While the news surely raised eyebrows everywhere, it was striking to read this as a basketball game continued a few dozen feet away in front me.

A few minutes after that, a second announcement over the PA system – the first came during the first half of the Gophers-Northwestern game – reminded fans that the rest of the tournament would be played without fans. A smattering of boos had occurred earlier, but this time the mostly local crowd in attendance to cheer on the Hoosiers let the PA announcer have it. 

Then the timeout ended and the game just…kept going. Workers continued wiping down the chairs on the bench. People continued high-fiving in the crowd. The IU band literally played on. By the time I left 20 or so minutes later, midway through the second half, I’d been made aware that not only were two NBA teams apparently quarantined in their locker rooms, but President Trump had addressed the nation about the pandemic, travel from Europe had been temporarily banned, and Tom Hanks had tested positive. What?!

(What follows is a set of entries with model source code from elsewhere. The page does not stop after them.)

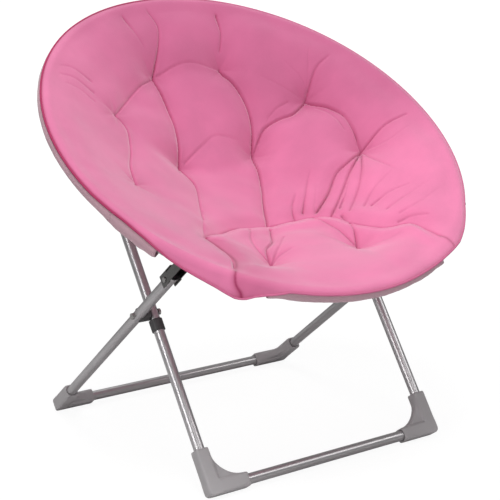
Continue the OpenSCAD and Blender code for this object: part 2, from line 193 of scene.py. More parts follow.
def object_noise(tree, scale, detail=3.0, stretch=None):
    """Noise on Object coordinates, per metre, drawn out where stretch says so."""
    place = add_node(tree, "ShaderNodeTexCoord").outputs["Object"]
    if stretch:
        mapping = add_node(tree, "ShaderNodeMapping", Scale=stretch)
        tree.links.new(place, mapping.inputs["Vector"])
        place = mapping.outputs["Vector"]
    grain = add_node(tree, "ShaderNodeTexNoise", Scale=scale, Detail=detail, Roughness=0.55)
    tree.links.new(place, grain.inputs["Vector"])
    return grain.outputs["Fac"]


def ramp(tree, source, low, high, start=0.0, end=1.0):
    """Source mapped from start..end to low..high."""
    node = add_node(tree, "ShaderNodeMapRange", From_Min=start, From_Max=end, To_Min=low, To_Max=high)
    tree.links.new(source, node.inputs["Value"])
    return node.outputs["Result"]


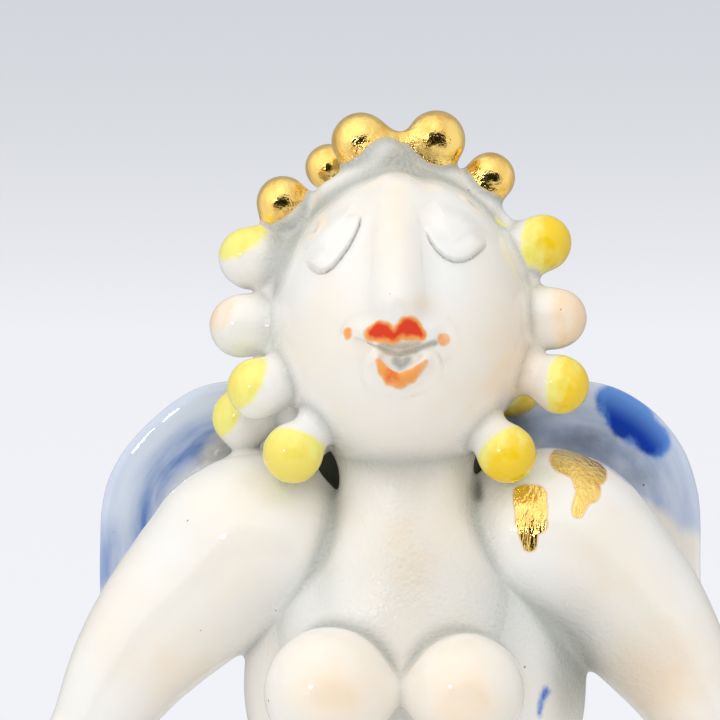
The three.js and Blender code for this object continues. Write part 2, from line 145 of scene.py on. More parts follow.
# %% Sizes of the body
GOWN_HEIGHT = 84.0
WAIST_HALF = (19.6, 15.2)
HEM_RADIUS = 44.0
FLUTE_DEPTH = 1.5
FLUTE_COUNT = 8
FLUTE_START = 0.3
BUST_LINE = GOWN_HEIGHT + 12.0
TRUNK_CENTRE = (1.7, 0.0, BUST_LINE)
TRUNK_HALF = (21.6, 15.0, 23.5)
CHEST_CENTRE = (0.0, -5.4, BUST_LINE + 5.0)
CHEST_HALF = (15.4, 10.4, 17.0)
NECK_ROOT = (0.65, -5.4, BUST_LINE + 9.8)
NECK_TOP = (0.45, -3.4, BUST_LINE + 36.8)
NECK_RADII = (9.3, 7.7)
BUST_BALLS = {"left": ((-9.0, -16.9, BUST_LINE + 0.3), 7.95), "right": ((7.6, -16.9, BUST_LINE + 0.3), 7.2)}
ELBOW = (39.5, -3.0, BUST_LINE - 7.3)
ARM_RADII = (12.0, 5.1)
ARMS = {
    "left": ((-18.8, -1.0, BUST_LINE + 17.8), (4.9, 0.68, 1.0)),
    "right": ((18.7, -1.0, BUST_LINE + 18.4), (3.6, 0.53, 0.84)),
}
FOREARM_RADII = (5.3, 3.5)
print("bust line at", BUST_LINE, "mm, shoulders at", ARMS["left"][0][2], "mm")

# %% A book of clay forms
SIDES = {"left": -1, "right": 1}
forms = {}


def add_form(name, distance, low, high):
    forms[name] = (distance, np.array(low, float), np.array(high, float))


def add_egg(name, centre, half_sizes):
    low = np.subtract(centre, half_sizes)
    add_form(name, lambda p: egg(p, centre, half_sizes), low, np.add(centre, half_sizes))


def add_roll(name, start, end, start_radius, end_radius):
    low = np.minimum(np.subtract(start, start_radius), np.subtract(end, end_radius))
    high = np.maximum(np.add(start, start_radius), np.add(end, end_radius))
    add_form(name, lambda p: roll(p, start, end, start_radius, end_radius), low, high)


for word, side in SIDES.items():
    centre, radius = BUST_BALLS[word]
    add_egg(f"bust_{word}", centre, (radius,) * 3)
print("forms in the book:", *forms)

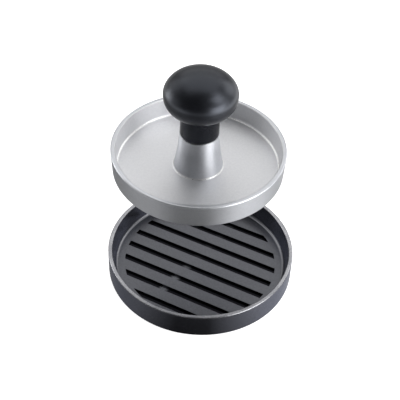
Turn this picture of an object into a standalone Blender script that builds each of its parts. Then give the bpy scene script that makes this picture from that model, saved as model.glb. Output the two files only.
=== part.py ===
"""Patty press: a round dish with a grooved floor and a loose press plate with a knob handle.

Units are metres, +Z is up, and the origin is the centre of the dish's underside. The press plate is drawn
held above the dish and a little to its left, as a hand holds it. It comes down along a straight, nearly upright
path that ends with the plate centred on the dish's floor.
"""

import math

import bmesh
import bpy

MM = 0.001
TAU = 2.0 * math.pi

# Driving dimensions of the dish.
DISH_RADIUS = 60.0 * MM
DISH_HEIGHT = 16.9 * MM
DISH_RIM_WIDTH = 2.6 * MM
DISH_WALL_TAPER = 1.8 * MM          # how far the inner wall leans in between the rim and the floor
DISH_FLOOR_TOP = 3.8 * MM
DISH_FLOOR_FILLET = 1.8 * MM
DISH_RIM_ROUND = 0.7 * MM
DISH_FOOT_ROUND = 1.2 * MM
FOOT_RING_WIDTH = 6.0 * MM
FOOT_RECESS = 0.6 * MM

# Grooves in the dish floor.
GROOVE_COUNT = 8
GROOVE_PITCH = 11.9 * MM
GROOVE_WIDTH = 4.2 * MM
GROOVE_DEPTH = 1.6 * MM
GROOVE_SHIFT = -2.5 * MM            # the set of grooves sits a little in front of the dish's centre
GROOVE_FIELD_RADIUS = 49.5 * MM     # the grooves end on this circle
GROOVE_DIRECTION = math.radians(-25.8)
GROOVE_DRAFT = 0.80                 # width of a groove's bottom as a share of its top

# Press plate, from its own underside up.
PLATE_LIFT = 87.2 * MM              # height of the plate's underside where it is drawn
PLATE_DRIFT = -3.66 * MM            # how far to the side of the dish's axis it is drawn, along X
PLATE_RIM_RADIUS = 52.3 * MM
PLATE_FOOT_RADIUS = 51.5 * MM
PLATE_HEIGHT = 15.1 * MM
PLATE_RIM_WIDTH = 2.9 * MM
PLATE_WALL_TAPER = 0.4 * MM
PLATE_FLOOR = 2.0 * MM
PLATE_FLOOR_FILLET = 1.2 * MM
PLATE_RIM_ROUND = 0.8 * MM
PLATE_FOOT_ROUND = 1.0 * MM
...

I met a local friend at a bar and as we chatted, the Big Ten Network blared from most of the televisions in the place, showing highlights of both games and a broadcast team discussing the remainder of the tournament. Imagine my surprise then, that upon retiring for the night, I found out Fred Hoiberg had been coaching the just-ended game while visibly sick. 

As the video made clear just how easily disease could spread, suddenly the jokes about hand sanitizer and my unease sharing utensils didn’t seem so innocuous. And when I woke up the next morning and checked my phone, I was shocked to see that Thursday’s games were scheduled to go on.

I was equally as shocked – and on my way back to the arena that morning – when I saw an email from the Big Ten announcing that the tournament had been canceled. As I processed this, my first thought was one of relief, that this was definitely the correct decision for public health, which seemed far more important than finishing the Big Ten tournament. My second thought was that this really didn’t bode well for the NCAA tournament, my favorite time of the year.

Only later did I realize that, as Michigan and Rutgers were taken off the court and Big Ten Commissioner Kevin Warren gave a hastily scheduled press conference and the few remaining people inside were directed to leave the arena and I found out about all of this via the internet, what a crazy final morning it must’ve been at the arena. 

It was a perfect encapsulation of everything playing out across the country. Consequences of exposure not withstanding, I was bummed I’d missed out on it.

And so, having concluded my experience at the Big Ten tournament, I went home. The flight back wasn’t nearly as memorable.